Molecules with a TEMPO-based head group as high-performance organic friction modifiers

Abstract High-performance organic friction modifiers (OFMs) added to lubricating oils are crucial for reducing energy loss and carbon footprint. To establish a new class of OFMs, we measured the friction and wear properties of N-(2,2,6,6-tetramethyl-1-oxyl-4-piperidinyl)dodecaneamide referred to as C 12 Amide-TEMPO. The effect of its head group chemistry, which is characterized by a rigid six-membered ring sandwiched by an amide group and a terminal free oxygen radical, was also investigated with both experiments and quantum mechanical (QM) calculations.
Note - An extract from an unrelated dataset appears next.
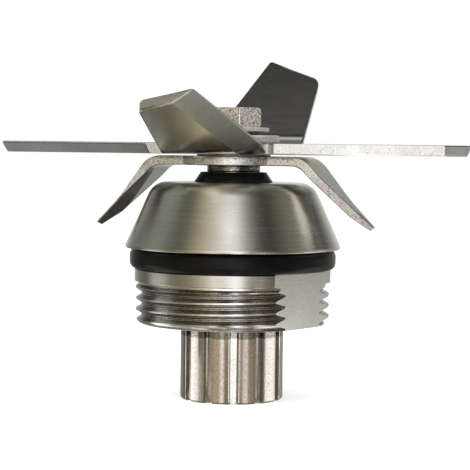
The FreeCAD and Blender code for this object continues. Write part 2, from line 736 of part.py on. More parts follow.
def bent_arm(name, outline, rounds, wedges, sheet_sizes, reach):
    """A blade arm along X, bent about a line across it.

    The outline is flat, its X measured from the bend line. Heights are below the
    blade's upper face. sheet_sizes holds the bend line's offset, the upward angle,
    the thickness, and the radius that the bend has on the upper face.
    """
    offset, angle, thickness, upper_radius = sheet_sizes
    half = f"(({angle}) * 0.5deg)"
    start = f"({offset} - {upper_radius} * abs(tan{half}) - bend_overlap)"
    lower_radius = f"({upper_radius} + {thickness} * (({angle}) > 0 ? 1 : -1))"
    lean = f"(({angle}) * 1deg)"
    section = (
        (start, "0"),
        (offset, "0"),
        (f"{offset} + {reach} * cos{lean}", f"{reach} * sin{lean}"),
        (f"{offset} + {reach} * cos{lean} + {thickness} * sin{lean}",
         f"{reach} * sin{lean} - {thickness} * cos{lean}"),
        (f"{offset} + {thickness} * tan{half}", f"-{thickness}"),
        (start, f"-{thickness}"),
    )
    strip = new_body(f"{name}_strip")
    sketch = draw_outline(new_sketch(strip, f"{name}_section", "XZ_Plane"), section)
    pad = strip.newObject("PartDesign::Pad", f"{name}_strip_pad")
    pad.Profile = sketch
    pad.SideType = "Symmetric"
    bind(pad, "Length", f"2 * {reach}")
    doc.recompute()
    for (x, z), radius in ((section[1], upper_radius), (section[4], lower_radius)):
        edges = edges_where(strip.Tip, across_edge(x, z))
        rounded(strip, f"{name}_bend_{len(strip.Group)}", edges, radius)

    blank = slab(f"{name}_blank", outline, f"-{thickness} - cut_reach", "cut_reach")
    for (x, y), radius in rounds:
        edges = edges_where(blank.Tip, upright_edge(x, y))
        rounded(blank, f"{name}_corner_{len(blank.Group)}", edges, radius)
    ground = blank
    for n, (begin, end, width) in enumerate(wedges):
        wedge = grinding_wedge(f"{name}_wedge_{n}", begin, end, width, thickness)
        ground = cut(f"{name}_ground_{n}", ground, wedge)
    place(ground, x=offset, turn=f"-({angle})", axis=(0, 1, 0))
    return common(f"{name}_bent", [strip, ground])


def across_edge(x, z):
    """A test for the edges along Y through a point."""
    def test(edge, middle):
        near = math.hypot(middle.x - value_of(x), middle.z - value_of(z)) < NEAR
        return near and abs(edge.tangentAt(edge.FirstParameter).y) > ALONG
    return test


def spindle_opening(name, bottom, top):
    """The flatted hole that drives a blade, with a little room round the spindle."""
    half = "(spindle_across / 2 + fit_gap)"
    flats = slab(f"{name}_flats", (
        ("-spindle_radius - cut_margin", f"-{half}"),
        ("spindle_radius + cut_margin", f"-{half}"),
        ("spindle_radius + cut_margin", half),
        ("-spindle_radius - cut_margin", half),
    ), f"{bottom} - cut_margin", f"{top} + cut_margin")
    place(flats, turn="blade_yaw")
    round_hole = cylinder(f"{name}_round", spindle_hole,
                          f"{bottom} - cut_margin", f"{top} + cut_margin")
    return common(f"{name}_opening", [round_hole, flats])


sharp_edge = (("0", "raised_base_sharp"), ("raised_sharp_length", "raised_tip_sharp"))
blunt_edge = (("0", "raised_base_blunt"), ("raised_blunt_length", "raised_tip_blunt"))


def raised_arm(name, angle):
    """A raised arm whose leading edge is ground sharp from below."""
    foot = "(-blade_bend - blade_thickness)"
    outline = (
        (foot, line_at(*blunt_edge, foot)),
        (foot, line_at(*sharp_edge, foot)),
        sharp_edge[1],
        blunt_edge[1],
    )
    rounds = ((sharp_edge[1], "raised_sharp_round"), (blunt_edge[1], "raised_blunt_round"))
    past = "(raised_sharp_length + cut_reach)"
    wedge = ((past, line_at(*sharp_edge, past)), (foot, line_at(*sharp_edge, foot)),
             "raised_grind")
    sizes = ("raised_offset", angle, "blade_thickness", "blade_bend")
    return bent_arm(name, outline, rounds, (wedge,), sizes, past)


def notch(edge):
    """Where a raised arm's edge line meets the long arms, from the blade's middle."""
    slope = f"(({edge[1][1]} - ({edge[0][1]})) / {edge[1][0]})"
    turn_sine = "sin(raised_turn * 1deg)"
    turn_cosine = "cos(raised_turn * 1deg)"
    beyond = (f"((raised_offset * {turn_cosine} - {edge[0][1]} * {turn_sine} - long_root_side)"
              f" / ({slope} * {turn_sine} - {turn_cosine}))")
    return f"(raised_offset + {beyond})", f"({edge[0][1]} + {slope} * {beyond})"


def long_arms():
    """The flat bar of the two long arms, each ground along its leading edge."""
    lead_tip = ("long_tip_lead", "long_tip_lead_side")
    lead_root = ("long_root_lead", "long_root_side")
    corners = (
        ("long_root_trail", "-long_root_side"),
        ("long_tip_trail", "-long_tip_trail_side"),
        lead_tip,
        lead_root,
    )
    opposite = tuple((f"-{x}", f"-({y})") for x, y in corners)
    bar = slab("long_bar", corners + opposite, "-blade_thickness", "0")
    past = "(long_tip_lead + cut_reach)"
    begin = (past, line_at(lead_root, lead_tip, past))
    end = ("long_grind_start", line_at(lead_root, lead_tip, "long_grind_start"))
    for n, sign in enumerate(("", "-")):
        wedge = grinding_wedge(f"long_wedge_{n}", *(
            (f"{sign}{x}", f"{sign}{y}") for x, y in (begin, end)),
            "long_grind", "blade_thickness")
        bar = cut(f"long_ground_{n}", bar, wedge)
    return place(bar, turn="90 - raised_turn")


def upper_blade():
    """Two long arms and two raised ones, cut and bent from one sheet.

    It is laid out with the front raised arm along X and then turned to its place.
    """
    edge_back = {"low": "(blade_bend * tan(raised_low_angle * 0.5deg))",
                 "high": "(blade_bend * tan(raised_high_angle * 0.5deg))"}
    low_x, high_x = (f"(raised_offset - {back})" for back in edge_back.values())
    low_u, high_u = (f"(-{back})" for back in edge_back.values())
    wide_notch = notch(blunt_edge)
    hub = slab("upper_hub", (
        (low_x, line_at(*sharp_edge, low_u)),
        (low_x, line_at(*blunt_edge, low_u)),
        wide_notch,
        (f"-{high_x}", f"-{line_at(*sharp_edge, high_u)}"),
        (f"-{high_x}", f"-{line_at(*blunt_edge, high_u)}"),
        tuple(f"-{place_of}" for place_of in wide_notch),
    ), "-blade_thickness", "0")
    front = raised_arm("front_arm", "raised_low_angle")
    rear = place(raised_arm("rear_arm", "raised_high_angle"), turn="180")
    whole = fused("upper_whole", [hub, long_arms(), front, rear])
    reliefs = []
    for edge in (sharp_edge, blunt_edge):
        for sign in ("", "-"):
            x, y = notch(edge)
            reliefs.append(cylinder(f"relief_{len(reliefs)}", "notch_radius",
                                    "-blade_thickness - cut_margin", "cut_margin",
                                    f"{sign}{x}", f"{sign}{y}"))
    blade = cut("upper_relieved", whole, gathered("reliefs", reliefs))
    place(blade, z=blade_top, turn="blade_yaw + raised_turn - 90")
    hole = spindle_opening("upper_hole", blade_bottom, blade_top)
    node(cut("upper_holed", blade, hole), "upper_blade")


def lower_arm(name):
    """A claw-shaped arm bent down, ground from below along its hollow leading edge."""
    foot = "(-lower_length / 2)"
    trail_foot = ("lower_trail_foot", "-lower_side")
    tip_trail = ("lower_length", "lower_tip_trail")
    tip_lead = ("lower_length", "lower_tip_lead")
    hollow = ("lower_hollow", "lower_hollow_side")
    lead_foot = ("lower_lead_foot", "lower_side")
    outline = ((foot, "-lower_side"), trail_foot, tip_trail, tip_lead, hollow, lead_foot,
               (foot, "lower_side"))
    rounds = tuple((corner, "lower_edge_round") for corner in (trail_foot, hollow, lead_foot))
    past = "(lower_length + cut_reach)"
    to_tip = ((past, line_at(hollow, tip_lead, past)), hollow, "lower_grind")
    to_foot = (hollow, lead_foot, "lower_grind")
    upper_radius = "(blade_bend + lower_thickness)"
    sizes = ("lower_offset", "-lower_angle", "lower_thickness", upper_radius)
    return bent_arm(name, outline, rounds, (to_tip, to_foot), sizes, past)


def lower_blade():
    """Two arms bent down over the dome, on a round middle."""
    upper_radius = "(blade_bend + lower_thickness)"
    bend_start = f"(lower_offset - {upper_radius} * tan(lower_angle * 0.5deg))"
    bar = slab("lower_bar", (
        (f"-{bend_start}", "-lower_side"),
        (bend_start, "-lower_side"),
        (bend_start, "lower_side"),
        (f"-{bend_start}", "lower_side"),
    ), "-lower_thickness", "0")
    middle = cylinder("lower_middle", "lower_hub_radius", "-lower_thickness", "0")
    right = lower_arm("right_arm")
    left = place(lower_arm("left_arm"), turn="180")
    whole = fused("lower_whole", [middle, bar, right, left])
    place(whole, z=lower_top, turn="lower_yaw")
    hole = spindle_opening("lower_hole", collar_top, lower_top)
    node(cut("lower_holed", whole, hole), "lower_blade")


def check_and_write():
    """Stop if anything failed, then write each piece to its own file."""
    doc.recompute()
    failed = [item.Name for item in doc.Objects
              if {"Invalid", "Error"} & set(item.State)]
    if failed:
        raise RuntimeError(f"failed objects: {failed}")
    for piece in nodes:
        if piece.Shape.isNull() or not piece.Shape.isValid() or not piece.Shape.Solids:
            raise RuntimeError(f"bad shape: {piece.Label}")
    os.makedirs("parts", exist_ok=True)
    for piece in nodes:
        piece.Shape.exportStep(f"parts/{piece.Label}.step")
        print(piece.Label, len(piece.Shape.Solids), round(piece.Shape.Volume, 1))


bearing_housing()
gasket_ring()
shaft_seal()
bearing("lower_bearing", lower_bearing)
bearing("upper_bearing", upper_bearing)
bearing_spacers()
retaining_ring()
shaft()
drive_gear()
washers()
blade_nut()
upper_blade()
lower_blade()
check_and_write()
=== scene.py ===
import math
import bmesh
import bpy
from mathutils import Euler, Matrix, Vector
from mathutils.geometry import delaunay_2d_cdt, intersect_point_line

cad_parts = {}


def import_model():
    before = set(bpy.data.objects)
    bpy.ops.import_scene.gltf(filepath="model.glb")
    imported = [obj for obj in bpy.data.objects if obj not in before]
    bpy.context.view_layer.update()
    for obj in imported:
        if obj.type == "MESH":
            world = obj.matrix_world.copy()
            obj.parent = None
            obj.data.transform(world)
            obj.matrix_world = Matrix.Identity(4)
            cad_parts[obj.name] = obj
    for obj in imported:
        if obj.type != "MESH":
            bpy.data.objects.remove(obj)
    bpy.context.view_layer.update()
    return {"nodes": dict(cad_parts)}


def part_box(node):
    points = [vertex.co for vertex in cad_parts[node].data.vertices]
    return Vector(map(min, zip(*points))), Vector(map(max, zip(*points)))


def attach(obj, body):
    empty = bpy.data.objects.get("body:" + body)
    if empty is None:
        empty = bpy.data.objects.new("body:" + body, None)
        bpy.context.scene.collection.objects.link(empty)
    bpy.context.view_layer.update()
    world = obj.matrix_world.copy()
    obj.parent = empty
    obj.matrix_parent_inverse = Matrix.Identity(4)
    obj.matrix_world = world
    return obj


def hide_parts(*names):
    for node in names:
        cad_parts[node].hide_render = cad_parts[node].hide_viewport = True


# Looks of the blender blade assembly. Sizes are in millimetres and become metres in new_piece.
# Z is the shaft axis, zero is the gear's lower face, and -Y is the photograph's front.

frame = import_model()
MM = 0.001


# Mesh helpers

def heights(node):
    """A node's lower and upper height, in millimetres."""
    low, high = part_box(node)
    return round(low[2] / MM, 4), round(high[2] / MM, 4)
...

The measurement results show that C 12 Amide-TEMPO outperforms the conventional OFMs of glyceryl monooleate (GMO) and stearic acid, particularly for load-carrying capacity, wear reduction, and stability of friction over time. The friction and wear reduction effect of C 12 Amide-TEMPO is also greatly superior to those of C 12 Ester-TEMPO and C 12 Amino-TEMPO, in which ester and amino groups replace the amide group, highlighting the critical role of the amide group. The QM calculation results suggest that, in contrast to C 12 Ester-TEMPO, C 12 Amino-TEMPO, and the conventional OFMs of GMO and stearic acid, C 12 Amide-TEMPO can form effective boundary films on iron oxide surfaces with a unique double-layer structure: a strong surface adsorption layer owing to the chemical interactions of the amide oxygen and free radical with iron oxide surfaces, and an upper layer owing to the interlayer hydrogen-bonding between the amide hydrogen and free radical or between the amide hydrogen and oxygen. Moreover, the intralayer hydrogen-bonding in each of the two layers is also possible. We suggest that in addition to strong surface adsorption, the interlayer and intralayer hydrogen-bonding also increases the strength of the boundary films by enhancing the cohesion strength, thereby resulting in the high tribological performance of C 12 Amide-TEMPO. The findings in this study are expected to provide new hints for the optimal molecular design of OFMs.